Factcheck: Video From Central Africa Depicting Helicopter Supply To Nigerian Armed Group
A video from the Central African Republic (CAR) was circulated online claiming to show an armed group in Nigeria's Northwest receiving supplies.
A video circulating online, allegedly depicting logistics supply to an armed group in Nigeria’s unsettled northwestern region, was taken during a routine African Parks helicopter resupply mission in the Central African Republic.
The footage of the helicopter landing in a field was shared across social media platforms including WhatsApp, Facebook, the microblogging site Twitter, and Nairaland, with descriptions claiming the rotary-wing aircraft was supplying materials to an armed group known locally as bandits.
Over the past few years, Nigeria’s Northwest has been battling escalating violence due to the activities of these groups, notorious for moving around in motorcycles and terrorising communities and commuters.
A tweet on the video shared by Standard Observers (@Standardobserve), which describes itself as a newspaper, had over 8,800 views as of Thursday and nearly 500 retweets.
The helicopter in the video is not common in Nigeria and bears resemblance with the MBB-Kawasaki BK 117 medium utility–transport helicopter.
According to a statement by the conservation nonprofit organisation, African Parks, the video circulating showed the organisation’s helicopter conducting a routine resupply mission on Dec. 4, in Chinko, Central African Republic.
The helicopter was transporting transhumance sensitisation teams and their supplies within the park.
African Parks operates the BK117 type helicopter. In 2020, the group shared a picture showing the helicopter model supporting its elephant collaring project in Garamba National Park, Democratic Republic of Congo (DRC).
Conspiracies and fake stories on helicopters supplying armed groups are common in Nigeria. HumAngle has earlier on fact-checked one video that was claimed to show a jet smuggling arms and drugs to criminals in Zamfara and traced it instead to Guatemala.
In January, the Kaduna State Commissioner of Internal Security and Home Affairs, Samuel Aruwan, debunked the claim of helicopters supplying arms to violent groups in the northwestern state.
In March, the regional group, Arewa Consultative Forum (ACF), was said to have appealed to the Government to extend its earlier “no-fly zone” directive in Zamfara to other states such as Benue, Taraba, and Borno, stating there were rumours that helicopters frequently dropped arms for bandits and insurgents.
Suspicions arose and conspiracies began to fly in June after the video of a government-owned helicopter conducting an exercise in a bushy terrain was uploaded online.
In July, it was reported that a Federal High Court in Nigeria’s north-central Niger state had remanded two persons accused of disseminating information on social media linking the country’s former Head of State, General Abdulsalam Abubakar, with a helicopter suspected to be supplying arms.
The helicopter was one of the AW109 purchased for the Nigerian Maritime Administration and Safety Agency, NIMASA, Deep Blue maritime security project.

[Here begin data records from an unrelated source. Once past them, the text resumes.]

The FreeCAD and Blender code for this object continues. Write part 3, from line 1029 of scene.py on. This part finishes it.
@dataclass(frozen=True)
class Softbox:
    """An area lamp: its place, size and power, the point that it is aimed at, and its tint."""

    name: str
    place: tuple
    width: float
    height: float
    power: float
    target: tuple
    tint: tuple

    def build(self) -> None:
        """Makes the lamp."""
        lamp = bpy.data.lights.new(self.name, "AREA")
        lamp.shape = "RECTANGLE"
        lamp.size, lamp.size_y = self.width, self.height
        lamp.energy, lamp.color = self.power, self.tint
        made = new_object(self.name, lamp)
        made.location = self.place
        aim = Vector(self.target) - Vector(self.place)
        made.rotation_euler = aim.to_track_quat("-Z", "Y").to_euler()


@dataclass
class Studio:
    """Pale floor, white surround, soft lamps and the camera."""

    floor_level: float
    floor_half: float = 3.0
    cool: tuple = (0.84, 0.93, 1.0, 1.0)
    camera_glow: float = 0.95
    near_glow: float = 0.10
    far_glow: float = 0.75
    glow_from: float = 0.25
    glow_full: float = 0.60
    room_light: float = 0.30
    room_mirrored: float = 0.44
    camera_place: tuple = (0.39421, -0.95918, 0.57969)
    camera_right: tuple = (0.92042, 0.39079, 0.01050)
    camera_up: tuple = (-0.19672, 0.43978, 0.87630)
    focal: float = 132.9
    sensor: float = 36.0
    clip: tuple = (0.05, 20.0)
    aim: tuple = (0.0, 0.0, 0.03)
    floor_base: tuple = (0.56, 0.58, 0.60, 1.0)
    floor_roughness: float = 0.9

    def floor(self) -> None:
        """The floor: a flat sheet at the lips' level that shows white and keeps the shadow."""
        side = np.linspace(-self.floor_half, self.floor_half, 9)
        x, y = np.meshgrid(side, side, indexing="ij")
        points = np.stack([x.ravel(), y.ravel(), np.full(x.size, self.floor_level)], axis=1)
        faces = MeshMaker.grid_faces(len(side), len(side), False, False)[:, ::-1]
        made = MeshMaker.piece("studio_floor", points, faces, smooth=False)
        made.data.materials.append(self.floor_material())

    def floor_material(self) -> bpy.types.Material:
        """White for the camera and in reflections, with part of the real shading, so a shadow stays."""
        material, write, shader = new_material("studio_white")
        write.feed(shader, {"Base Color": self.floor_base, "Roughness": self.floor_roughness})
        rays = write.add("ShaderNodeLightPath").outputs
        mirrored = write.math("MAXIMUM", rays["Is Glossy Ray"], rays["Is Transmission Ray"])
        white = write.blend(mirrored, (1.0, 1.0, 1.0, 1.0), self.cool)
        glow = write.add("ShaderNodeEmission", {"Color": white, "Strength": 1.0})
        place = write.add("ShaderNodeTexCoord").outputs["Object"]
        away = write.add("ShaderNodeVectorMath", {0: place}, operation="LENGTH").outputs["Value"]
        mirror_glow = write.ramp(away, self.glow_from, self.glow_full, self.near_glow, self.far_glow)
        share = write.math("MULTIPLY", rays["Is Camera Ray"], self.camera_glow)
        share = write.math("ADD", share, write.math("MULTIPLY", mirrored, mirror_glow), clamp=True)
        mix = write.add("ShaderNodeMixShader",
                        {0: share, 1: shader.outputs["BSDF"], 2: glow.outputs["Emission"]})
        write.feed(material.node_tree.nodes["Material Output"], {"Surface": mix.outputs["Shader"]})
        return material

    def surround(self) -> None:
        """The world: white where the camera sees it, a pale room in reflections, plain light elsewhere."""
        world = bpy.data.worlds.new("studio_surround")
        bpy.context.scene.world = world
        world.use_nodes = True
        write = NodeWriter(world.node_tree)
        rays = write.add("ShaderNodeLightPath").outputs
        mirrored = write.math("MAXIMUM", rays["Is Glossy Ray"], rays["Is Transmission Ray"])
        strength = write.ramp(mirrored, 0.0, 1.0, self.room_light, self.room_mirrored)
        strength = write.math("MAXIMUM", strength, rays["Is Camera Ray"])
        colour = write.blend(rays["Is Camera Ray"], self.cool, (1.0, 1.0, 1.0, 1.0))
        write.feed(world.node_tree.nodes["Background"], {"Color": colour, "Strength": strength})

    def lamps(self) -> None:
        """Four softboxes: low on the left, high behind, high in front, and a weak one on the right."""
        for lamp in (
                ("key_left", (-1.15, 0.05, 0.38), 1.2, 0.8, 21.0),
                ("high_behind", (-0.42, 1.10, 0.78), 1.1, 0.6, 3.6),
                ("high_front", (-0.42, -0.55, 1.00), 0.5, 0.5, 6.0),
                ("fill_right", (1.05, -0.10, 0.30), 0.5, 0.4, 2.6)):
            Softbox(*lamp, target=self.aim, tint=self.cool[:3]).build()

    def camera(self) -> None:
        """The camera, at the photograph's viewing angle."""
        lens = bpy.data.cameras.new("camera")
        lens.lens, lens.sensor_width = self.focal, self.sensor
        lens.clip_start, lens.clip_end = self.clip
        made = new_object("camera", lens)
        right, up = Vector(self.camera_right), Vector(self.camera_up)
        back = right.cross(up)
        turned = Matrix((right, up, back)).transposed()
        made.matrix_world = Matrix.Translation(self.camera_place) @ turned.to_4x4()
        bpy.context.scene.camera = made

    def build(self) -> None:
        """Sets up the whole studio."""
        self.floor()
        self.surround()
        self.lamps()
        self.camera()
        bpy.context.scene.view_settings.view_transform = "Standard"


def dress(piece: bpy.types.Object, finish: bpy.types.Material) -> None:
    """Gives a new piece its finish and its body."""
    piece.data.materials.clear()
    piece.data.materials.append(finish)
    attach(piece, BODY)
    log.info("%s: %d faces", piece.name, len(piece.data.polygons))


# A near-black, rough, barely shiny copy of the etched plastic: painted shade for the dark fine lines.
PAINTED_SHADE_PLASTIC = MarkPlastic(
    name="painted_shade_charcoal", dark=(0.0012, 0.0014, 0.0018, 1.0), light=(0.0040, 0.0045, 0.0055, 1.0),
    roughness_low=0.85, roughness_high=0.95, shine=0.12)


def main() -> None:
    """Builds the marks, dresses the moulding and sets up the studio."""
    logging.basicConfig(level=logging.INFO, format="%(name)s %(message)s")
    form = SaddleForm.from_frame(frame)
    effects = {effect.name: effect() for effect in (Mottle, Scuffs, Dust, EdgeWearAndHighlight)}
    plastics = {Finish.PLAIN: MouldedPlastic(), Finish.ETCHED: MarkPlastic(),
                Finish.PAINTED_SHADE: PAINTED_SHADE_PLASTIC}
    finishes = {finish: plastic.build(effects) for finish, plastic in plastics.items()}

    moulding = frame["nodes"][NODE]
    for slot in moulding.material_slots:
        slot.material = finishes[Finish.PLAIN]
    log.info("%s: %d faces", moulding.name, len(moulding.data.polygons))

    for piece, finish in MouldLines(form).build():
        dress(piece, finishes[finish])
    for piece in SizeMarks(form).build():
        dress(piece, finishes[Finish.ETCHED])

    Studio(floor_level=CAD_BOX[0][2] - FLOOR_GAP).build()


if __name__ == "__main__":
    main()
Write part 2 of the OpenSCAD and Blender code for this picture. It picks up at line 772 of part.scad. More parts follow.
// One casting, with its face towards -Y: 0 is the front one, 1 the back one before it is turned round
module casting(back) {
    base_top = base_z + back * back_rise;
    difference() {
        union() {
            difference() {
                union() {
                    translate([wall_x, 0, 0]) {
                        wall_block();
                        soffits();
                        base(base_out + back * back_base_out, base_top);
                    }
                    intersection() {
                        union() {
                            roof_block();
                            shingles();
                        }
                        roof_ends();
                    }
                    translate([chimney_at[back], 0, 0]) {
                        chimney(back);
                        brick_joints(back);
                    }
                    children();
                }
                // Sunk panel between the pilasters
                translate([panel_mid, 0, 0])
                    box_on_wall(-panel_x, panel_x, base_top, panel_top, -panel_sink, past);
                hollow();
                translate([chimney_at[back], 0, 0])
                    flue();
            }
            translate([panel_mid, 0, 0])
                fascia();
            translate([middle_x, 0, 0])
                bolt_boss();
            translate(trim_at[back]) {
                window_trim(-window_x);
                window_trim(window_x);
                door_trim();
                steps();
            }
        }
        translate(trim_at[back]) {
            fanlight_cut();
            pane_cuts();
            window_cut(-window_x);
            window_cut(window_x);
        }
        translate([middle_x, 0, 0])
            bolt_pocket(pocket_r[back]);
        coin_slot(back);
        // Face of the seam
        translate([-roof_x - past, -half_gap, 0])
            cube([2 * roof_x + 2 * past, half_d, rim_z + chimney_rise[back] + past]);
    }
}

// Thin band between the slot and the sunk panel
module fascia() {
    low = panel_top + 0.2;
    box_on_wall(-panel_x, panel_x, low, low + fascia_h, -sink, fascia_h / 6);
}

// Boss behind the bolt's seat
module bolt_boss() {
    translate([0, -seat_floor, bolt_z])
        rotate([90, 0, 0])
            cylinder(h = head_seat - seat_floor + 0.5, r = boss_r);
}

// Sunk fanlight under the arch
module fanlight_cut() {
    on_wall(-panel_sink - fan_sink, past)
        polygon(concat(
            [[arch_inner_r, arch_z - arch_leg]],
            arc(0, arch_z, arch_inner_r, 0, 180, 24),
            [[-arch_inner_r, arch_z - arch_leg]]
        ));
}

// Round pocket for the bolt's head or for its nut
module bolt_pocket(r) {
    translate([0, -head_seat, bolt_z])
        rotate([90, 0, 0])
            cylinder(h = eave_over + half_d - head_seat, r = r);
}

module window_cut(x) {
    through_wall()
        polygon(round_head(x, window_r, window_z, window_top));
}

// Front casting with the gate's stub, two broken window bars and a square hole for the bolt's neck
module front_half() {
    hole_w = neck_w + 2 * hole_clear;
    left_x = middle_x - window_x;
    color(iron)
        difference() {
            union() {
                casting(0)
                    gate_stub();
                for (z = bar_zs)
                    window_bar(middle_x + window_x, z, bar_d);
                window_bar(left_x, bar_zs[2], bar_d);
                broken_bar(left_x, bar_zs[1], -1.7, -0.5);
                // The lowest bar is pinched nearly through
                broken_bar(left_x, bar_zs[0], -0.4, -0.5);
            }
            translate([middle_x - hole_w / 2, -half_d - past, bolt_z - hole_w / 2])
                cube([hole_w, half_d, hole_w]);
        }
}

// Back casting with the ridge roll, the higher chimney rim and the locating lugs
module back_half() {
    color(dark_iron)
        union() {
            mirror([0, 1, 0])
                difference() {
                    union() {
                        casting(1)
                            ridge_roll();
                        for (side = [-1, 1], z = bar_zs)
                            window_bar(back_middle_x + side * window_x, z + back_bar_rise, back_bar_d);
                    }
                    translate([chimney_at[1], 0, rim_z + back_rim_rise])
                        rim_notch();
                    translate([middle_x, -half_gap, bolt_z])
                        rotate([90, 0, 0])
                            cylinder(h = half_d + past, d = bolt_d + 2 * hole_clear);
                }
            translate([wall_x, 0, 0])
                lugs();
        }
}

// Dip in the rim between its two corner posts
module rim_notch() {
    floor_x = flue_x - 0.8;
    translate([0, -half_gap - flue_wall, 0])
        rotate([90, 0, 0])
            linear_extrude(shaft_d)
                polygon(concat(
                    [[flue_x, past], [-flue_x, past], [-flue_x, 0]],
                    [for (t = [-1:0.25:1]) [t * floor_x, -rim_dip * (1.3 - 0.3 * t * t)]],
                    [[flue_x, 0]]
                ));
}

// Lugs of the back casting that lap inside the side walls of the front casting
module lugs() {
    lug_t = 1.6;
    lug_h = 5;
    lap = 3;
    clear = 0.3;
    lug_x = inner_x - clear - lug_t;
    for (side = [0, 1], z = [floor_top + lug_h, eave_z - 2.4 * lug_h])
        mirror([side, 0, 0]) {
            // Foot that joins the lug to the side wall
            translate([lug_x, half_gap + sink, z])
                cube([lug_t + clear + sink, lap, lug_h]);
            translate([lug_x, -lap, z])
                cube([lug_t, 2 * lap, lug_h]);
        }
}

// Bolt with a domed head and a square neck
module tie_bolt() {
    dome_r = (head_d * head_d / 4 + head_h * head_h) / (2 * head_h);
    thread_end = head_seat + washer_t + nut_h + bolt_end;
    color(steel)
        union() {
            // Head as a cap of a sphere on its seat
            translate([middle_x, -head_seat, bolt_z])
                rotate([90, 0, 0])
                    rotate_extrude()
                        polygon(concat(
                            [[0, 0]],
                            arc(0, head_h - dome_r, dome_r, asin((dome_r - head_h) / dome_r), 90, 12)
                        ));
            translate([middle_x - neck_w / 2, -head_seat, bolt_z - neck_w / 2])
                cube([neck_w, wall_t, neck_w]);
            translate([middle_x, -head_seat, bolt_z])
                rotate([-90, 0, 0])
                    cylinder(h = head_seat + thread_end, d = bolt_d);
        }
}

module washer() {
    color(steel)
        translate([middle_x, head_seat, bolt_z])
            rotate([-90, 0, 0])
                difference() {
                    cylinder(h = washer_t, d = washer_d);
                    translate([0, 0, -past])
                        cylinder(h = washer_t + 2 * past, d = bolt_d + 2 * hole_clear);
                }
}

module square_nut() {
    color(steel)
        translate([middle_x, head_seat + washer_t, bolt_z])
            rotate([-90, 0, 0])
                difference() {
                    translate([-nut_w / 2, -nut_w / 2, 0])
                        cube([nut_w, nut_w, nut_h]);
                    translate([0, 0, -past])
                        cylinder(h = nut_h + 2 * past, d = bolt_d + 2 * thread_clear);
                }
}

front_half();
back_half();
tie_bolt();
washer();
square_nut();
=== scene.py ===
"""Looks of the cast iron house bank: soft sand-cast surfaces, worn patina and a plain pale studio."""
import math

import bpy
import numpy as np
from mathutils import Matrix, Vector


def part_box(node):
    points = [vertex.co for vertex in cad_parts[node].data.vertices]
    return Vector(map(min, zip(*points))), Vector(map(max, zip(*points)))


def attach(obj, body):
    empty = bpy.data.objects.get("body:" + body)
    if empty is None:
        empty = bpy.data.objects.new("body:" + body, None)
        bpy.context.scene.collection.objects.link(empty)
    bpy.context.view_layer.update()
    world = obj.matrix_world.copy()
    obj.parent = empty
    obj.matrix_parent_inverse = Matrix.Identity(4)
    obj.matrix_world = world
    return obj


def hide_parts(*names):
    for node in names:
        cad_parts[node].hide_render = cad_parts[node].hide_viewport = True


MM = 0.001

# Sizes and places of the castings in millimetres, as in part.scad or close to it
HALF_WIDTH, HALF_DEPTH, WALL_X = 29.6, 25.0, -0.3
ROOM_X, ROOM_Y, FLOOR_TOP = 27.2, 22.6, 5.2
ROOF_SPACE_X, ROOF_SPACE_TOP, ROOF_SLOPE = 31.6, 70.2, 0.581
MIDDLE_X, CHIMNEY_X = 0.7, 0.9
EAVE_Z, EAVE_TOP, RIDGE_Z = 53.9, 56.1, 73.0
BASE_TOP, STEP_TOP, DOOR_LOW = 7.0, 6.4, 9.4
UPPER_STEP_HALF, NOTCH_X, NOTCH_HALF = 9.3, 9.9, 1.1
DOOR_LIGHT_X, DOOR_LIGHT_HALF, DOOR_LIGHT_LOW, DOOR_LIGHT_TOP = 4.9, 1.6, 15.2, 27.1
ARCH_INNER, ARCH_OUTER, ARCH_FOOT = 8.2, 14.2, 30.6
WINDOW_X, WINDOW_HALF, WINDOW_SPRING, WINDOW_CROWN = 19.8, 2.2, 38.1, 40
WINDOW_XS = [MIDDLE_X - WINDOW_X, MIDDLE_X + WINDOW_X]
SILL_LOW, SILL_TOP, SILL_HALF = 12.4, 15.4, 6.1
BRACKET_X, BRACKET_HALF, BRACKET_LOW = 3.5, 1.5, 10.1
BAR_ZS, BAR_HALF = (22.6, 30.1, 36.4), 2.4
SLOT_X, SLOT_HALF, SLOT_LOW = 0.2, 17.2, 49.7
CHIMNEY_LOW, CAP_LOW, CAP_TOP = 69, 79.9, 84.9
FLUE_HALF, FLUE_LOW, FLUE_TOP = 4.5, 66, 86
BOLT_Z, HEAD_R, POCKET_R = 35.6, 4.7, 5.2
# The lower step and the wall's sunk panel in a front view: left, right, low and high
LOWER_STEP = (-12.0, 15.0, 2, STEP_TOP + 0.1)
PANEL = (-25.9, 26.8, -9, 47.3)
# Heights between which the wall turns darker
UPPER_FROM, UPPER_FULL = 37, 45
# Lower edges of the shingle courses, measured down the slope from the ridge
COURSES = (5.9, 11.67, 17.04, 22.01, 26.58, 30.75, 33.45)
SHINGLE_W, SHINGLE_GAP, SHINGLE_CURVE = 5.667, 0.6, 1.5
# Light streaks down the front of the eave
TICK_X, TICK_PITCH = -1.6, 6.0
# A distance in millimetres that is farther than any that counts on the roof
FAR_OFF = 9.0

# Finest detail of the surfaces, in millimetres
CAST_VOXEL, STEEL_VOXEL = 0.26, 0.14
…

The Nigerian government’s no-fly zone order in Zamfara provided additional fuel for these conspiracies.
The Senior Special Assistant to the President on Media and Publicity, Mallam Garba Shehu, was quoted to have said, “There’s this suspicion that the helicopters that foray into the mining areas are not purely for the purposes of serving miners and that some of the flights are being used to ferry food and other logistics to the bandits in the forests and that these logistics include weaponry.”
Bello Matawalle, the Governor of Zamfara State, faulted the no-fly zone, arguing to his colleague, chairman of the Nigerian Governors Forum, Kayode Fayemi, that it seemed “the security council doesn’t understand the nature of the security problems in Zamfara state but if they decided to take such action, let them go ahead.”
The Boko Haram insurgency in the country’s Northeast and neighbouring Lake Chad Basin has had its share of stories linking aircraft movement with weapon and logistics supply.
In 2014, a Nigerian government official discredited the story that Boko Haram insurgents were ferried in by helicopters along with their weapons.
The AFP fact-check platform in 2018 likewise debunked a story about Cameroon’s army intercepting a French helicopter delivering weapons to Boko Haram.